• [AIM]
The required output is the exact run of lines from the line containing "obj.parent = None" to the line containing "MIRROR = np.array([1, -1, 1])", inclusive, and nothing besides.
=-=-=-=-=
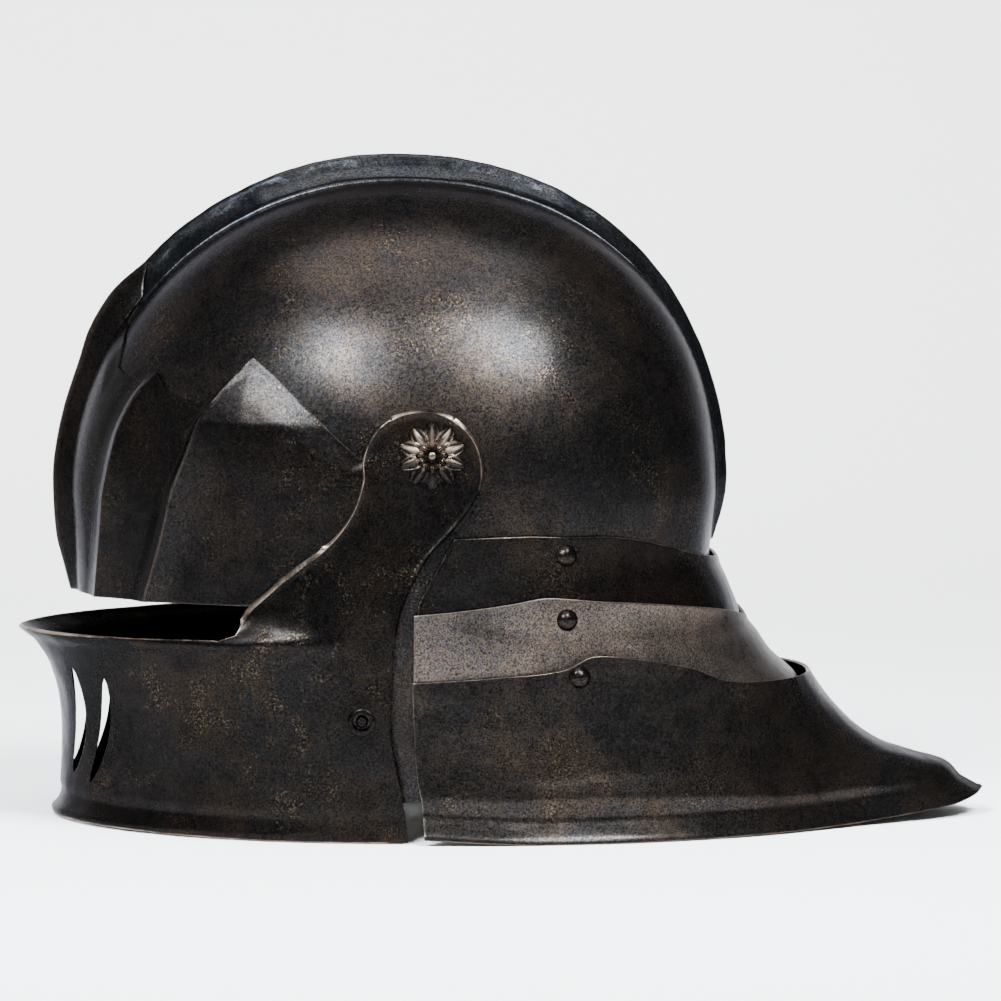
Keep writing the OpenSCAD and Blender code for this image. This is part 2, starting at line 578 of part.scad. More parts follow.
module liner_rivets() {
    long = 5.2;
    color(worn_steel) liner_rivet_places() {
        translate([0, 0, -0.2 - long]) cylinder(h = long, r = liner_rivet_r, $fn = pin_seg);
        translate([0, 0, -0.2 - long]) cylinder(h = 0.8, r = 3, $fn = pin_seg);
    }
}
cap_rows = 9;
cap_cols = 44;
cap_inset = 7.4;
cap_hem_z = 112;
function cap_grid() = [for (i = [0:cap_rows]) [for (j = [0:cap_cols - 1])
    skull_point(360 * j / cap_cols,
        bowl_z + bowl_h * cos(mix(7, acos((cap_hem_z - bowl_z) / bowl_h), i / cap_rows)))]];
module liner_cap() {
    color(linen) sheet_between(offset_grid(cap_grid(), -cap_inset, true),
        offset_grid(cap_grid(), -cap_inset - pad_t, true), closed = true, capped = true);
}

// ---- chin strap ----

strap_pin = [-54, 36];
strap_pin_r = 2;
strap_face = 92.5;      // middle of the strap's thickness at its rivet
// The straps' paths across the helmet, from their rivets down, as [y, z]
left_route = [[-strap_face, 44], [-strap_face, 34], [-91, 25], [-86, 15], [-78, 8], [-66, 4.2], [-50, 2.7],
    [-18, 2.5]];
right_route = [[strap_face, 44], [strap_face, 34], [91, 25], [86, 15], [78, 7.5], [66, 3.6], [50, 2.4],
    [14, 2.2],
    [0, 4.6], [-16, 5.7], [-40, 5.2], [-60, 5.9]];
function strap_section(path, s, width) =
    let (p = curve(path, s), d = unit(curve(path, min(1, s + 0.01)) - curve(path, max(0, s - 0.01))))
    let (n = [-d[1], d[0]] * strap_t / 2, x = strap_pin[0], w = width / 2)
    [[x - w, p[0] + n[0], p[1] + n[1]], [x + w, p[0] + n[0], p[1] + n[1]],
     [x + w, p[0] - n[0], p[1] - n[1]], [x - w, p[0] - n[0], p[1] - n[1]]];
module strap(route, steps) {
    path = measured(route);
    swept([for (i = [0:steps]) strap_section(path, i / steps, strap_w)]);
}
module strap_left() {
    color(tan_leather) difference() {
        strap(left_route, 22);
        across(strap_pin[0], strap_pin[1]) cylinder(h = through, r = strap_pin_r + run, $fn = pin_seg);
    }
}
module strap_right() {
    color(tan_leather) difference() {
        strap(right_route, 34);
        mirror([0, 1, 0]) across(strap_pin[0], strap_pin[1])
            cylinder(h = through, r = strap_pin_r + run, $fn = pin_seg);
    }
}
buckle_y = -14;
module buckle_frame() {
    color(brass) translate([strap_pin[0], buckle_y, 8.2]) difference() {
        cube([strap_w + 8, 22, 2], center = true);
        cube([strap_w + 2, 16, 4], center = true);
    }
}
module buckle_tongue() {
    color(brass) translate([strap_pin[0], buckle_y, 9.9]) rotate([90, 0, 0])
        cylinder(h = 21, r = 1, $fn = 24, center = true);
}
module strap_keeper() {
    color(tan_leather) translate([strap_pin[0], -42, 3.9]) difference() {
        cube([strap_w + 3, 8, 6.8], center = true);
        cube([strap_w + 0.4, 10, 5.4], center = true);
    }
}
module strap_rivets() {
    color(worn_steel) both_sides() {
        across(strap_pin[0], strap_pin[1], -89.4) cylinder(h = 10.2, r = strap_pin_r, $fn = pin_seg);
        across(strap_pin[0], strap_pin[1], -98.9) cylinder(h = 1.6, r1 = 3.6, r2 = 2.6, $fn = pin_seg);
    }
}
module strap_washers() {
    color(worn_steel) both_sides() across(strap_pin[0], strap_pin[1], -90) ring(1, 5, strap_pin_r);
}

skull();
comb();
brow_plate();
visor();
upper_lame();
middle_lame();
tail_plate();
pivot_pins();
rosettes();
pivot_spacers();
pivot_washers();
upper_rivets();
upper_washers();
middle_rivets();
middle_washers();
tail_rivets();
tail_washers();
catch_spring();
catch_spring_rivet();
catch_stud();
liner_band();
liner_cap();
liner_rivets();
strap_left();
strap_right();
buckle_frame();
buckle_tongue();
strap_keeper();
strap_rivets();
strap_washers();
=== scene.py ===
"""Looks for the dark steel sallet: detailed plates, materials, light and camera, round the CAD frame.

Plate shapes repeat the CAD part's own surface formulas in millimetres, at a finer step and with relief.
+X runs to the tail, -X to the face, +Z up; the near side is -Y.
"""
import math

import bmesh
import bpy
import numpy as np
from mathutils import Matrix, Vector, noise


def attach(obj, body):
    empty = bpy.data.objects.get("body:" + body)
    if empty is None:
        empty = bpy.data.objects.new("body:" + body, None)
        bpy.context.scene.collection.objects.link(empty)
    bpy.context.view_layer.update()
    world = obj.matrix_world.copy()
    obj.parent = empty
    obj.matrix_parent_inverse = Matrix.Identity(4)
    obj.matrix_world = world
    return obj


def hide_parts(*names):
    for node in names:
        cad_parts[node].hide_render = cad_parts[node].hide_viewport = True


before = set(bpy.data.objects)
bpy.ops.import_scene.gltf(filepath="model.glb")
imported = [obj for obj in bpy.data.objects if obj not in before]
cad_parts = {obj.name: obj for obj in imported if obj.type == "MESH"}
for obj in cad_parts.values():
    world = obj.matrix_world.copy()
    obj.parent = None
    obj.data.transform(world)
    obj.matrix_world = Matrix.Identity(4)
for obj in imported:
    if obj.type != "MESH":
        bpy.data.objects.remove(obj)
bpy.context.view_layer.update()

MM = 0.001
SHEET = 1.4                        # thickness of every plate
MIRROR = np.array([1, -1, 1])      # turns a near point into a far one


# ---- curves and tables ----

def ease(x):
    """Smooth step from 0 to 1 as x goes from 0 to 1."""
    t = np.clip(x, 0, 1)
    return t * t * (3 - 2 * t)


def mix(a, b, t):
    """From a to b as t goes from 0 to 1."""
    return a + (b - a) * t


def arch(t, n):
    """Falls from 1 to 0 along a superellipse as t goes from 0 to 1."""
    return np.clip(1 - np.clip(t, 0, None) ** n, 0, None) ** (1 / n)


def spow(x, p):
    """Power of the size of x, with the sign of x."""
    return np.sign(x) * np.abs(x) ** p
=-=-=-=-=
• [SOLUTION FOR THIS TASK]
    obj.parent = None
    obj.data.transform(world)
    obj.matrix_world = Matrix.Identity(4)
for obj in imported:
    if obj.type != "MESH":
        bpy.data.objects.remove(obj)
bpy.context.view_layer.update()

MM = 0.001
SHEET = 1.4                        # thickness of every plate
MIRROR = np.array([1, -1, 1])      # turns a near point into a far one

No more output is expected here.